DS3 on the other hand, has a grand total of two choices - do you want to kill the Dancer super early to tackle the first half of Lothric before getting blockaded by a locked door where the key only magically appears once you've killed the other 3 lords of cinder, and do you want to go through the dungeons and take on Yhorm or do you want to finish up Irithyll and Aldrich first? Honestly, the linear nature of DS3 is probably why mods like Cinders add multiple warps that skip through chunks of the game so you can at least try and tackle things out of order, but I found that just ran into the issue of how heavily DS3 gates weapon levels through large titanite and titanite chunk availability depending on how far you are. At least you can actually buy chunks by endgame, instead of the nonsense that is farming them off of Darkwraiths in DS1 if you dare to want a full set of upgraded equipment.
 
DS3 is honestly SUPER linear in comparison to DS1 and DS2. While 1 guides you towards the Bell Gargoyles and then through the depths and blighttown, it's not too difficult to find the back entrance and head down to Quelaag early so you can do the bells in either order. Then, once you get the Lordsvessel from Anor Londo, you can tackle the four Lord Souls in just about any order you please, though hitting up New Londo for the Very Large Ember first is advisable, along with Lost Izalith before Tomb of Giants so you don't have to sacrifice your offhand for a lantern and can use the Sunlight Maggot instead. DS2 is also as you mentioned; there's 4 big soul bosses to take out, but you can skip them all or even just use a bonfire aesthetic to kill the Rotten a few times to hit the 1 million souls necessary to open the Shrine of Winter, though the game pretty much flattens out into a straight line from there outwards.
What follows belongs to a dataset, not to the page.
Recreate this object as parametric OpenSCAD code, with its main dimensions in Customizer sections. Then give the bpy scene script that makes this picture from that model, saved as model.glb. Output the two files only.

DS3 on the other hand, has a grand total of two choices - do you want to kill the Dancer super early to tackle the first half of Lothric before getting blockaded by a locked door where the key only magically appears once you've killed the other 3 lords of cinder, and do you want to go through the dungeons and take on Yhorm or do you want to finish up Irithyll and Aldrich first? Honestly, the linear nature of DS3 is probably why mods like Cinders add multiple warps that skip through chunks of the game so you can at least try and tackle things out of order, but I found that just ran into the issue of how heavily DS3 gates weapon levels through large titanite and titanite chunk availability depending on how far you are. At least you can actually buy chunks by endgame, instead of the nonsense that is farming them off of Darkwraiths in DS1 if you dare to want a full set of upgraded equipment.
You can do Four Kings as your third boss actually, no need to wait for the lordvessel since unlike the others they're not sealed by the great lord's power, just a fuckton of water.

You can buy chunks as well, slabs are the real problem in DaS1.